[Kappa-users] Re: Neolith and Kappa downtime 2010-06-22 08:00-18:00 CEST

Tue Jun 22 22:31:19 CEST 2010

Kappa is now available again.

[Changes]

 . OS upgrade to latest (Centos 5.5)
 . Infiniband software stack upgraded
 . gpfs-client upgrade (3.2.1-20)
 . Batch queuing system upgrade (slurm 2.1.9)

 . Green-like batch queueing system configuration for members of local
   liu project liu1*. See section further down below. Users not a
   member of liu1 are not directly affected by this, but the
   information might still be of interest.

(*) In the process of configuring the batch queueing system, all
queued jobs failed and have to be resubmitted again. We apologize
sincerely for this.

[Green-like batch queueing system config]

   This guarantees a minimum number of nodes per user in liu1 that is
   always available if needed. In order to be able to utilize unused
   nodes there are certain so called "risk jobs" that have no
   limitation but may be cancelled at any time if a normal/guaranteed
   job needs its resources.

   This is configured as two separate overlapping partitions in
   slurm. liu1's share of kappa is currently 29 nodes. This is
   currently computed as:

        (nodes_all - nodes_afm - nodes_grid) / 2 * (liu1_allocation/liu_allocation) =  (364-26-16)/2.0 * (16/(16*5+9)) = 28.94 nodes. 

   There are currently 10 users in liu1, this gives a guaranteed number
   of nodes of 2 per user without running riskjobs.

   Args to sbatch/srun/interactive when using "risk jobs"* (max 29
   nodes, no walltime limitation, may be killed by any theophys job):

        -A liu1 -p theophys_risk

   Args to sbatch/srun/interactive when using "normal" jobs (max 2
   nodes, max 7 days walltime, may kill a theophys_risk job if
   necessary):

        -A liu1 -p theophys

   Note: liu1 jobs may not run in kappa/devel partition anymore.

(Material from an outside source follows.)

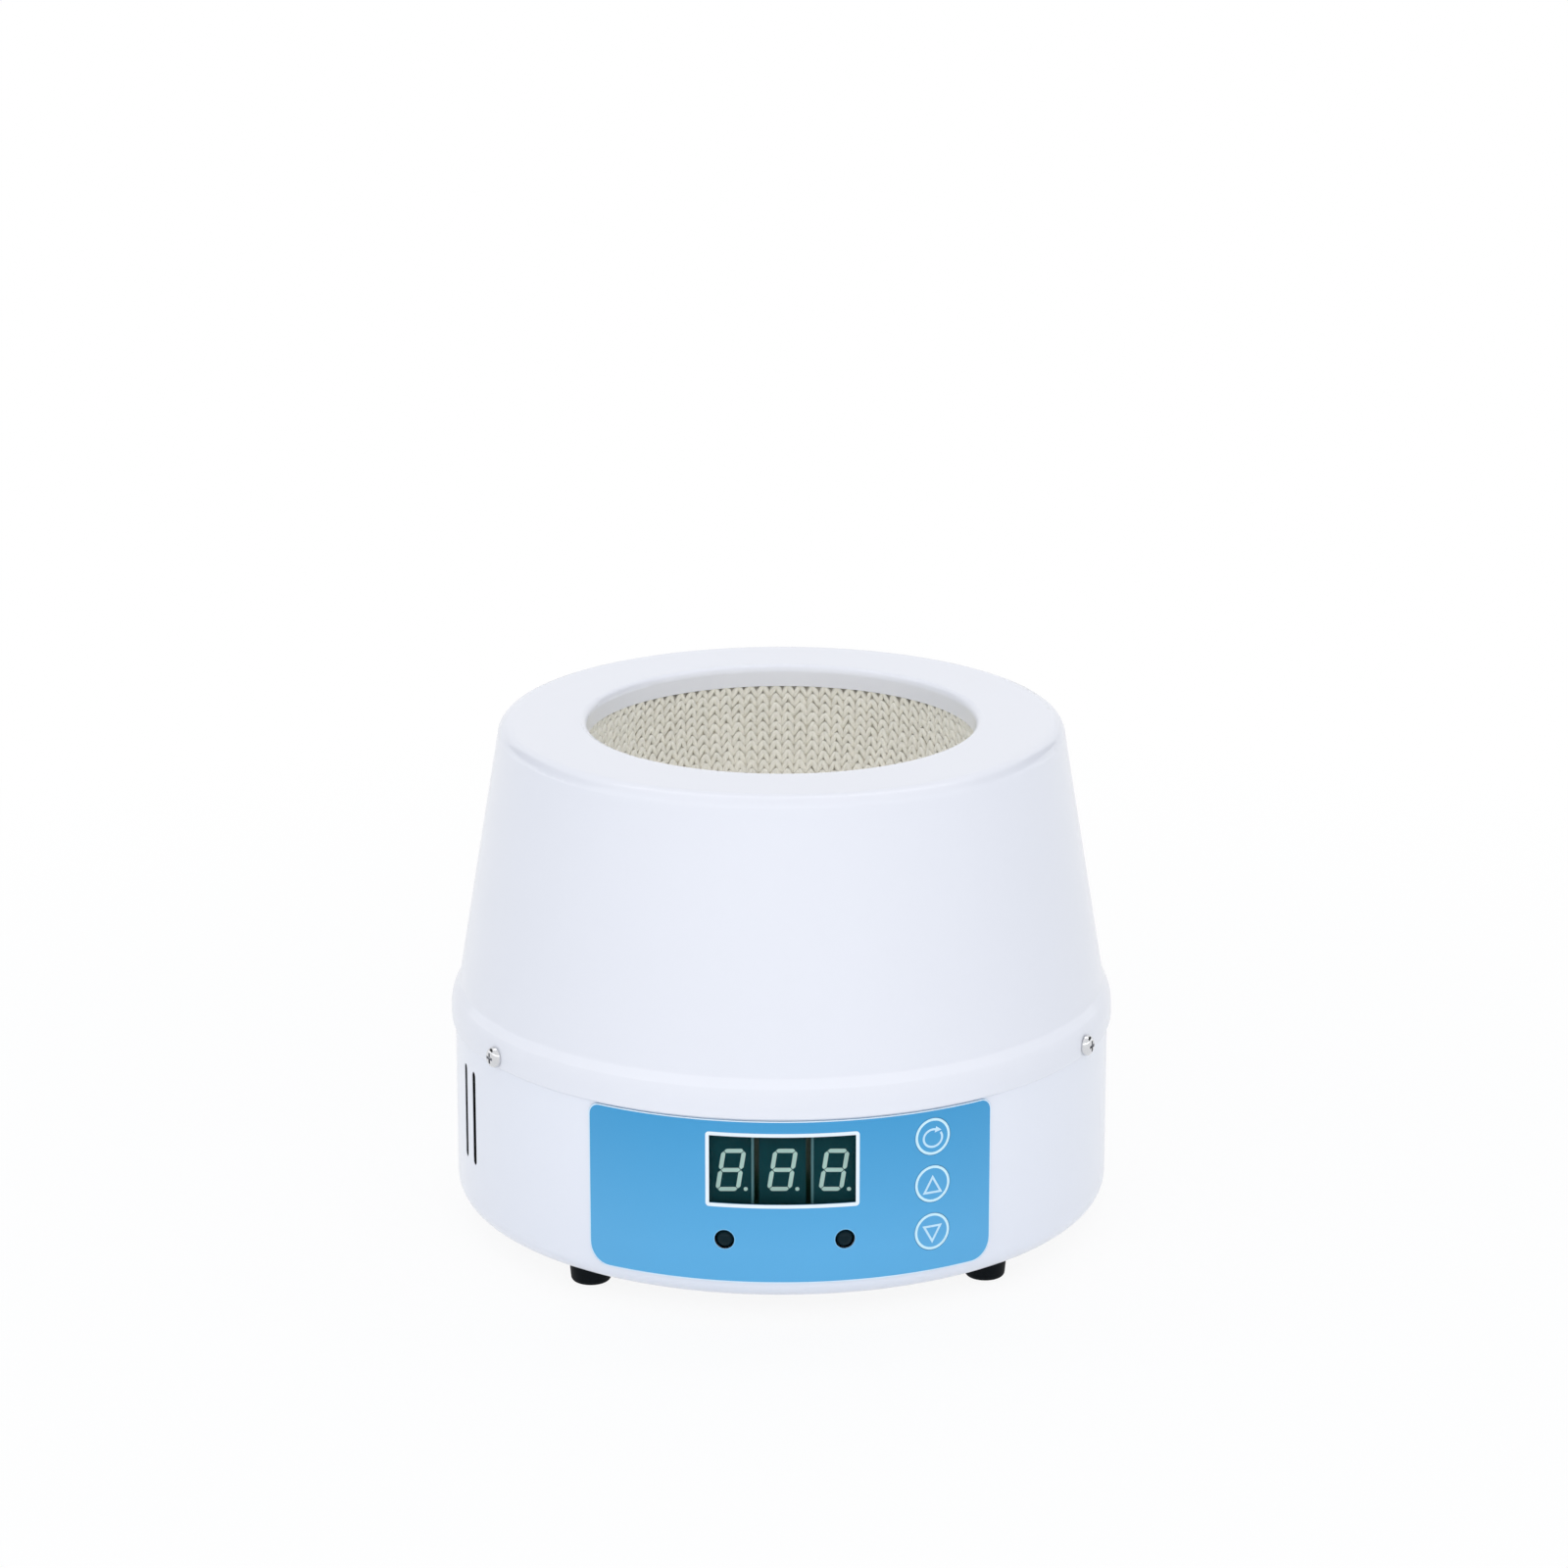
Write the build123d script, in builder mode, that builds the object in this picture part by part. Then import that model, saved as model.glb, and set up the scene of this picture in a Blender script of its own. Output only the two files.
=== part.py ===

Please contact support if you have any questions or encounter any
problems.

best regards,
/Per Lundqvist

On Mon, 21 Jun 2010, Mats Kronberg wrote:

> Dear Neolith and Kappa users,
> 
> This is just a reminder that Kappa and Neolith will be unavailable
> tomorrow from 08:00.
> 
> 
> Also, if you want to run short jobs, today is a good day for that. There
> will be many nodes available on Neolith and Kappa, since no long jobs
> can start until after the downtime.
> 
> //Mats
> 
> 
> On 2010-06-10 16:57, Mats Kronberg wrote:
> > Dear Neolith and Kappa users,
> >
> > On Tuesday June 22nd (2010-06-22) Neolith and Kappa will have planned
> > downtime from 08:00 CEST.
> >
> > We have scheduled the whole day for this, but will of course try to
> > keep the actual downtime as short as possible.
> >
> > Both clusters including the login nodes will be unavailable during the
> > downtime.
> >
> >
> > The scheduled work consists of upgrades to the Kappa Infiniband
> > interconnect firmware and software, as well as operating system
> > upgrades on both Kappa and Neolith.
> >
> > Jobs that cannot finish before the downtime will remain queued until
> > the downtime is over.
> >
> > Hint: short jobs will find it easier then usual to run in the days
> > immediately before downtime, as they don't have to compete with longer
> > jobs.
> >
> >
> > Kind regards,
> >
> > Mats Kronberg <support at nsc.liu.se>
> > NSC
> >
> >   
> 
> _______________________________________________
> Kappa-users mailing list
> Kappa-users at lists.nsc.liu.se
> http://www.nsc.liu.se/mailman/listinfo/kappa-users
> 

-- 
Per Lundqvist

National Supercomputer Centre
Linköping University, Sweden

http://www.nsc.liu.se